Irka chega na sala trôpega, dobrada sobre si mesma, gemendo. As contrações parecem ter recomeçado. O chefe manda Anatoliy se sentar e insiste: “Me diga, você viu quem atirou no avião?” Tolik, após uma pausa: “Sim, eu vi.” Chefe: “Se você viu, então vamos conversar…”

Os soldados saem e deixam Irka sozinha. Ela se acomoda dobrada sobre o espaldar do sofá.

O desfecho dessa penúltima sequência fica sem ser descrito aqui.

 

Passados cerca de 4’ durante os quais transcorre o final da sequência anterior, os soldados voltam, recolhem o armamento deixado na casa, ignorando Irka que está dando à luz no sofá, e vão embora.

O bebê recém-nascido dá seu primeiro choro. Irka vira para olhar a criança e, em seguida, a legenda branca sobre fundo preto informa que o filme é “dedicado às mulheres…” e por boas razões, cabe acrescentar. O parto diante da câmera, em plano sem cortes, é um final de grande impacto.

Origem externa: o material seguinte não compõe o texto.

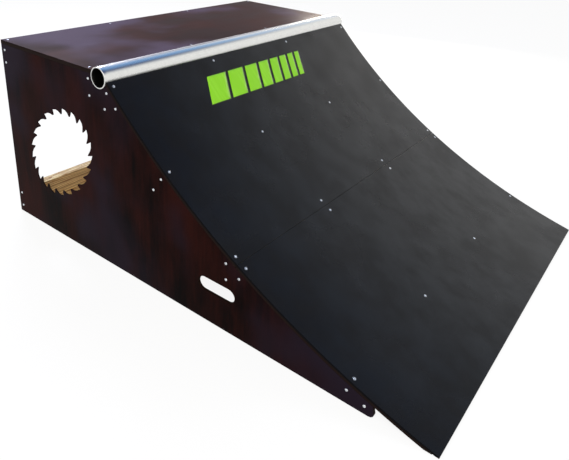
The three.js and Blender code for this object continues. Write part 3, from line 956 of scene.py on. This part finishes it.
def galvanised_steel(name):
    """Galvanised pipe: grey zinc with a soft spangle, drawn lines along it, and lighter where it faces up.

    The bore, nearer to the axis than the wall, is painted a dull darker grey, as painted shade inside the
    pipe.
    """
    material, tree = new_material(name)
    where = add(tree, "TexCoord")
    place = where.outputs["Object"]
    spangle = add(tree, "TexVoronoi", {"Vector": place, "Scale": 1 / SPANGLE_SIZE})
    zinc = add(
        tree,
        "Mix",
        {BY: spangle.outputs["Color"], FROM: linear(ZINC_SPANGLE[0]), TO: linear(ZINC_SPANGLE[1])},
        data_type="RGBA",
    )
    facing = add(tree, "SeparateXYZ", {0: where.outputs["Normal"]})
    crown = add(
        tree,
        "MapRange",
        {"Value": facing.outputs["Z"], "From Min": 0.55, "From Max": 0.95},
        interpolation_type="SMOOTHSTEP",
    )
    lighter_on_top = add(
        tree,
        "Mix",
        {BY: crown.outputs[0], FROM: zinc.outputs[MIXED], TO: linear(STEEL_FACING_UP)},
        data_type="RGBA",
    )
    # Painted shade: the bore is painted a darker grey than the wall.
    from_axis = (0.0, PIPE_SETBACK - back_edge, -PIPE_HEIGHT)
    spoke = add(tree, "Mapping", {"Vector": place, "Location": from_axis, "Scale": (0.0, 1.0, 1.0)})
    reach = add(tree, "VectorMath", {0: spoke.outputs[0]}, operation="LENGTH")
    bore = add(
        tree,
        "Math",
        {0: reach.outputs["Value"], 1: PIPE_RADIUS - BORE_START_SHARE * PIPE_WALL},
        operation="LESS_THAN",
    )
    colour = add(
        tree,
        "Mix",
        {BY: bore.outputs[0], FROM: lighter_on_top.outputs[MIXED], TO: linear(SHADED_BORE)},
        data_type="RGBA",
    )
    handled_place = add(tree, "Mapping", {"Vector": place, "Scale": cells(HANDLED_SIZE)})
    handled = add(tree, "TexNoise", {"Vector": handled_place.outputs[0], "Scale": 1.0, "Detail": 3.0})
    gloss = add(
        tree,
        "MapRange",
        {"Value": handled.outputs["Fac"], "From Min": 0.3, "From Max": 0.7, "To Min": 0.24, "To Max": 0.32},
    )
    line_place = add(tree, "Mapping", {"Vector": place, "Scale": cells(DRAWN_LINE_SIZE)})
    drawn = add(tree, "TexNoise", {"Vector": line_place.outputs[0], "Scale": 1.0, "Detail": 2.0})
    bump = add(tree, "Bump", {"Strength": 0.1, "Distance": DRAWN_RELIEF, "Height": drawn.outputs["Fac"]})
    shader = add(
        tree,
        "BsdfPrincipled",
        {
            "Base Color": colour.outputs[MIXED],
            "Metallic": 1.0,
            "Roughness": gloss.outputs[0],
            "Normal": bump.outputs[0],
        },
    )
    add(tree, "OutputMaterial", {"Surface": shader.outputs[0]})
    return material


def pipe_surface(name, material):
    """A pipe: its wall's closed section, as length along X and radius, carried round the axis.

    The section runs out along the outside and back along the bore, with eased rims.
    """
    rim = RIM_SHARES * PIPE_EASE
    middle = np.linspace(-RING_REACH_SHARE, RING_REACH_SHARE, PIPE_RINGS) * PIPE_HALF_LENGTH
    x = np.concatenate([rim[::-1] - PIPE_HALF_LENGTH, middle, PIPE_HALF_LENGTH - rim])
    drawn_in = np.concatenate([rim, np.zeros(PIPE_RINGS), rim[::-1]])
    along = np.concatenate([x, x[::-1]])
    radius = np.concatenate([PIPE_RADIUS - drawn_in, PIPE_RADIUS - PIPE_WALL + drawn_in])
    turn = np.linspace(0, 2 * np.pi, PIPE_SIDES, endpoint=False)
    y = back_edge - PIPE_SETBACK + radius[:, None] * np.cos(turn)
    z = PIPE_HEIGHT + radius[:, None] * np.sin(turn)
    points = np.stack([np.broadcast_to(along[:, None], y.shape), y, z], axis=-1)
    index = np.arange(y.size).reshape(y.shape)
    after = np.roll(index, -1, axis=0)
    faces = quads(index, np.roll(index, -1, axis=1), np.roll(after, -1, axis=1), after)
    return surface(name, points.reshape(-1, 3), faces, material)


def tab_path(distance):
    """A tab's path: straight down its front face."""
    y = np.full_like(distance, back_edge - TAB_BACK - TAB_THICKNESS)
    return y, TAB_TOP - distance, -np.ones_like(distance), np.zeros_like(distance)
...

O Klondike (Клондайк) contido no título Klondike: A Guerra Na Ucrânia não se refere à acepção usual encontrável em dicionários – uma região do Canadá com o mesmo nome, conforme o Dicionário Britânica. Muito menos a uma variante específica de jogo de cartas chamado solitária, segundo a Enciclopédia Britânica. Tampouco tem a ver com os diversos tipos de sorvete e chocolate da marca Klondike, fabricados nos Estados Unidos. Teria, por acaso, alguma relação com a “energia ilimitada” oferecida pelo jogo eletrônico Klondike Adventures MOD APK Hack Unlimited Energy, Money? Confesso que não sei.

*

Estarei de férias nas próximas quatro semanas. A coluna voltará a ser publicada em 8 de junho. Até lá e cuidem-se.